Despite the changing role of the developed markets in 2030, the U.S. will continue to play a vital part in the global economy. With private sector balance sheets largely fixed—indicating economic stability—Standard Chartered names the U.S. as the developed country with the strongest momentum going into the next decade. Furthermore, it is doubtful that any individual emerging market, even China, will attempt to usurp U.S. global leadership as emerging market perspectives are focused on reshaping regional structures (Standard Chartered Bank, 2013; National Intelligence Council, 2012).

Global Middle Class: With the number of impoverished individuals worldwide2 expected to fall below 500 million by 2030, a decline of 50% from 2014, per capita income levels are expected to rise by as much as 170% in China and India as they experience catch up growth (National Intelligence Council, 2012; Standard Chartered Bank, 2013). A 2011 report issued by Ernst & Young Global Limited (EY) supports this claim, estimating new middle class consumer growth of 3 billion people by 2030, representing a growth in demand from $21 trillion in 2011 to $56 trillion (EY, 2011). Maria Pinelli, Global Vice-Chair Strategic Growth Markets for EY explains: “There is a huge potential for middle class consumerism in rapid-growth economies.”

Meanwhile, today, the American middle class has already lost its distinction as the most affluent middle class segment in the world, becoming victims of rising income inequality. For the past decade, U.S. GDP growth has been driven by the top 10% of earners, with median middle class income remaining flat (+0.3%) since 2000, compared with 20% growth in Britain and Canada in the same time period (Leonhardt & Quealy, 2014). This disparity has prompted President Obama to proclaim, “Inequality is the defining challenge of our time.” If this pattern persists, living standards will continue to converge between the U.S. and today’s emerging markets.

Individual Empowerment and Global Connectivity: In 2013, more than 70% of the world’s population owned at least one mobile device and it is forecasted that by the end of 2014, in Sub-Saharan Africa, Southeast Asia, South Asia, and the Middle East, more people will have mobile network access than electricity at home (National Intelligence Council, 2012). Technological advancement and greater access to social media empowers individuals in ways previously unavailable. For example, according to the 2030 Global Trends report issued by the National Intelligence Council, Muslim women have recently adopted social media as a way of connecting with each other in “safe spaces” to discuss issues such as women’s rights, gender equality, and the role of women within Islamic Law. They predict that as technology advances so will connectivity, giving individuals a stronger voice through the power of informal networks, creating a shift in power away from today’s hegemonic authorities.

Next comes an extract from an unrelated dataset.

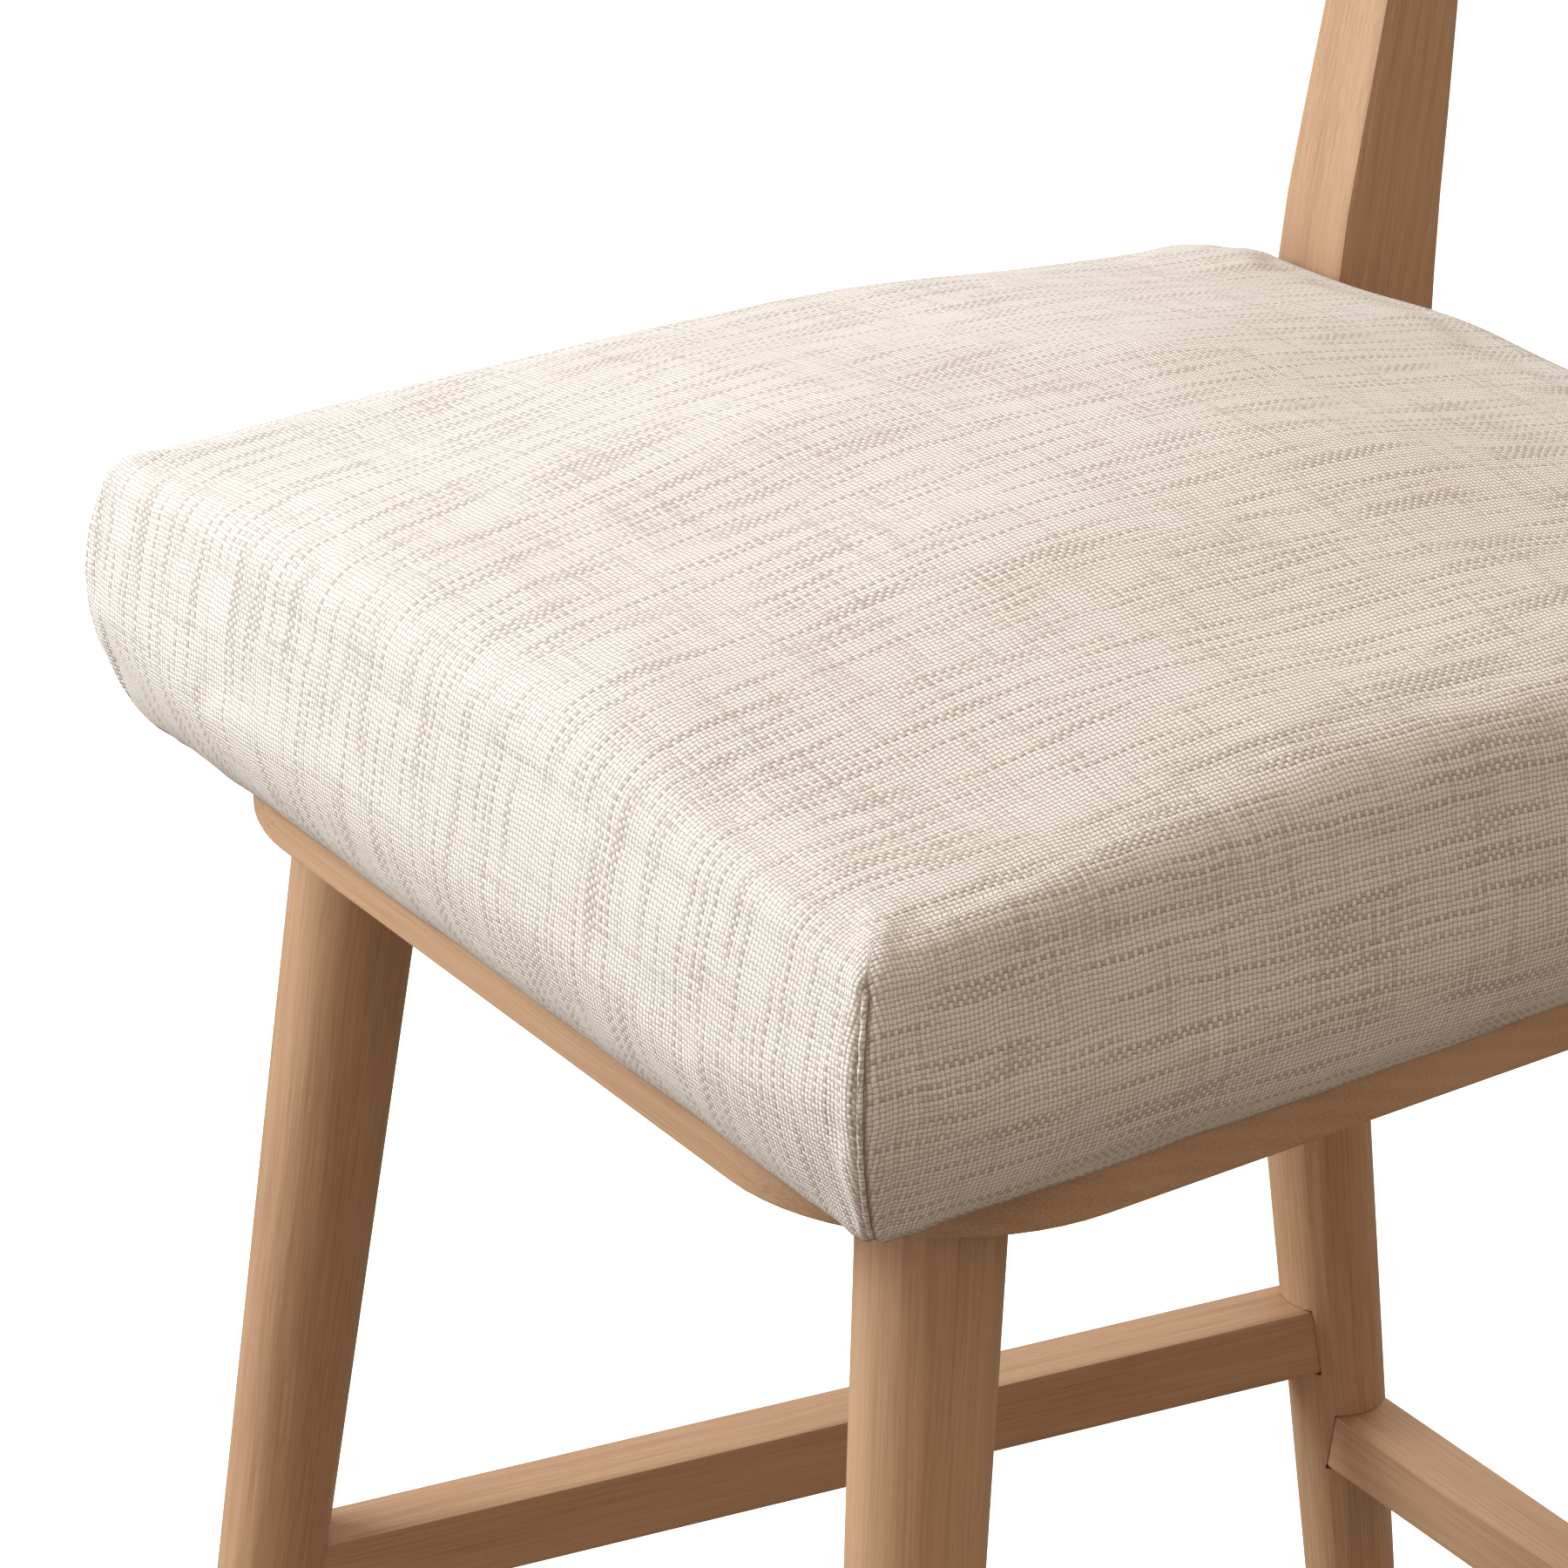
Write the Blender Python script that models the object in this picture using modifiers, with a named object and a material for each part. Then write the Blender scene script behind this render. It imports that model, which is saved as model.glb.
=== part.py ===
"""Upholstered counter stool with a wooden frame, in metres, +Z up, facing -Y.

A wooden seat board carries a padded seat. Four splayed, tapered legs are tenoned into the board
and tied by two side stretchers, a back stretcher and a front footrest. Two leaning back posts
stand on the rear of the board and carry a curved crest rail.
"""

import math

import bmesh
import bpy
from mathutils import Vector

# Gap that every pair of touching pieces keeps
FIT = 0.0003

# Seat board, a plate with rounded corners that narrows towards the back
BOARD_UNDERSIDE = 0.535
BOARD_THICKNESS = 0.019
BOARD_HALF_WIDTH = 0.216
BOARD_DEPTH = 0.476
BOARD_FRONT_RADIUS = 0.077
BOARD_BACK_RADIUS = 0.012
BOARD_EDGE_ROUND = 0.002
SIDE_TAPER = math.radians(2.9)
BOARD_TOP = BOARD_UNDERSIDE + BOARD_THICKNESS

# Legs, turned and tapered: places of their axes on the board's underside, in from its edges, and
# how far the axis runs outwards for each metre down
FRONT_LEG_SIDE_INSET = 0.0484
FRONT_LEG_Y = 0.0497
FRONT_SPLAY_X = 0.094
FRONT_SPLAY_Y = -0.111
BACK_LEG_SIDE_INSET = 0.0642
BACK_LEG_BACK_INSET = 0.0782
BACK_SPLAY_X = 0.020
BACK_SPLAY_Y = 0.132
LEG_TOP_RADIUS = 0.0226
LEG_FOOT_RADIUS = 0.0157
LEG_TENON_RADIUS = 0.012
LEG_TENON_LENGTH = 0.013
LEG_TENON_ROOT = 0.020
LEG_OVERRUN = 0.012

# Foot glides
GLIDE_RADIUS = 0.013
GLIDE_THICKNESS = 0.005
GLIDE_PIN_RADIUS = 0.002
GLIDE_PIN_LENGTH = 0.012

# Stretchers: top height above the floor, depth of the section and its width
SIDE_STRETCHER_TOP = 0.2415
SIDE_STRETCHER_HEIGHT = 0.0284
SIDE_STRETCHER_WIDTH = 0.0250
BACK_STRETCHER_TOP = 0.1946
BACK_STRETCHER_HEIGHT = 0.0248
BACK_STRETCHER_WIDTH = 0.0260
FOOTREST_TOP = 0.185
FOOTREST_HEIGHT = 0.0284
FOOTREST_WIDTH = 0.0250
STRETCHER_EDGE_ROUND = 0.0025
STRETCHER_TENON = 0.013

# Back posts: they stand on the board, behind the cushion, then lean back and grow thinner
POST_SIDE_INSET = 0.0072
POST_WIDTH_FOOT = 0.040
POST_WIDTH_TOP = 0.030
POST_DEPTH_FOOT = 0.046
POST_DEPTH_TOP = 0.026
POST_BACK_INSET = 0.002
POST_HEIGHT = 0.390
POST_LEAN = math.radians(11.3)
POST_BEND_HEIGHT = 0.086
POST_BEND_SPREAD = 0.040
POST_THIN_FROM = 0.060
POST_THIN_TO = 0.281
POST_EDGE_ROUND = 0.004
POST_STEPS = 14
POST_FRONT = BOARD_DEPTH - POST_BACK_INSET - POST_DEPTH_FOOT
BOARD_BACK_HALF_WIDTH = BOARD_HALF_WIDTH - BOARD_DEPTH * math.tan(SIDE_TAPER)
POST_X = BOARD_BACK_HALF_WIDTH - POST_SIDE_INSET - POST_WIDTH_FOOT / 2

# Crest rail, an arc in plan that leans with the posts
CREST_OVERHANG = 0.020
CREST_HEIGHT = 0.090
CREST_THICKNESS = 0.020
CREST_RADIUS = 0.600
CREST_TOP_GAP = 0.004
CREST_HOUSING = 0.005
CREST_EDGE_ROUND = 0.005
CREST_STEPS = 14
CREST_HALF_WIDTH = POST_X + POST_WIDTH_FOOT / 2 + CREST_OVERHANG

# Padded seat: fabric cover over foam on a plywood pan
CUSHION_OVERHANG = 0.0055
CUSHION_POST_GAP = 0.0015
CUSHION_FRONT_RADIUS = 0.014
CUSHION_BACK_RADIUS = 0.030
CUSHION_SMALLEST_RADIUS = 0.004
CUSHION_SIDE_HEIGHT = 0.072
CUSHION_BULGE = 0.013
CUSHION_EDGE_ROUND = 0.026
CUSHION_CROWN = 0.011
CUSHION_CROWN_RUN = 0.165
COVER_THICKNESS = 0.003
PAN_THICKNESS = 0.012
DUST_THICKNESS = 0.001

# Fixings
SCREW_RADIUS = 0.002
SCREW_HEAD_RADIUS = 0.0045
SCREW_HEAD_HEIGHT = 0.0028
POST_SCREW_BITE = 0.026
POST_SCREW_SPACING = 0.018
BOLT_RADIUS = 0.003
BOLT_HEAD_RADIUS = 0.0065
BOLT_HEAD_HEIGHT = 0.0035
BOLT_SETBACK = 0.0015
BOLT_X = 0.110
BOLT_FRONT_Y = 0.110
BOLT_BACK_Y = 0.330
NUT_RADIUS = 0.0048
NUT_FLANGE_RADIUS = 0.009
NUT_FLANGE_HEIGHT = 0.0015
CREST_SCREW_BITE = 0.009
CREST_SCREW_SPACING = 0.040
CREST_SCREW_SETBACK = 0.009
PLUG_THICKNESS = 0.003
PLUG_RECESS = 0.0005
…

An increase in global migration due to aging Western populations will also strengthen global connectivity. In 2013, only two countries, Japan and Germany, had a median age over 45. By 2030, this number will increase to over 20 developed countries, triggering migration from younger economies to fill entry and lower level jobs. In America, the percentage of young people will continue to grow through 2030; however, their percentage of the total population will decline from 14.0% in 2012 to 12.8%, creating the same need for international migration (National Intelligence Council, 2012).